Paid social media advertising is the practice of paying platforms like Meta, TikTok, LinkedIn, and YouTube to distribute targeted ads to audiences defined by demographic, interest, and behavioural criteria. Unlike organic posting, paid ads reach users outside your existing follower base.
How much should I spend on paid social media ads?
A starting budget of $3,000 to $5,000 per month generates enough conversion data for meaningful optimisation and algorithm stability. Below this level, results are typically too noisy to draw reliable conclusions about what is working.
What is the difference between paid social and Google Ads?

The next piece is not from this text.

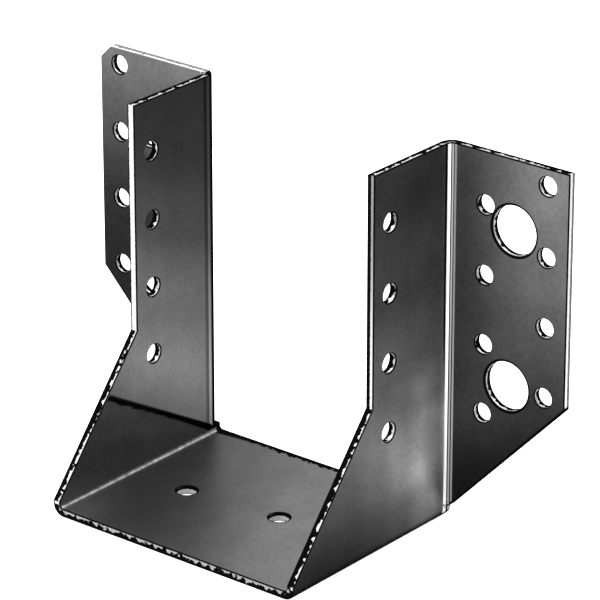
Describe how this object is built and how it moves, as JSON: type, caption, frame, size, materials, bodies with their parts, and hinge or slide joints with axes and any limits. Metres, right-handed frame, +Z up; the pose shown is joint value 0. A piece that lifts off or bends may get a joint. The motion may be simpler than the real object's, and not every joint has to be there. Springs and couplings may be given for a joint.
{
  "type": "joist hanger",
  "caption": "One-piece folded sheet-steel hanger: a seat and two slant-fronted side plates hold a joist, and outward flanges take nails and bolts.",
  "frame": {"origin": "centre of the footprint, on the underside of the seat plate", "axes": "+X to the right flange, +Y back to the header, +Z up"},
  "size_m": [0.162, 0.068, 0.11],
  "materials": {
    "galvanised_sheet": "semi-gloss galvanised"
  },
  "bodies": {
    "root": {"joist_hanger": "galvanised_sheet"}
  },
  "joints": []
}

Paid social interrupts users who are not actively searching to create demand, while Google Ads captures users who are already searching for a solution. Social prospecting typically delivers a ROAS of 2 to 3x compared to around 4.5x for search, reflecting the difference in purchase intent at each funnel stage.
What is incrementality testing in paid social?
Incrementality testing measures the true causal impact of your ads by comparing conversion rates between an exposed group and a control holdout group that never saw the ad. It is the most reliable method for verifying whether your platform-reported ROAS reflects genuine campaign impact.
How do I avoid ad fatigue in paid social campaigns?
Refresh ad creative every four to six weeks and maintain a systematic cadence of testing new variants. Using competitive intelligence tools like Meta’s Ad Library to identify proven formats in your market reduces the guesswork in briefing new creative.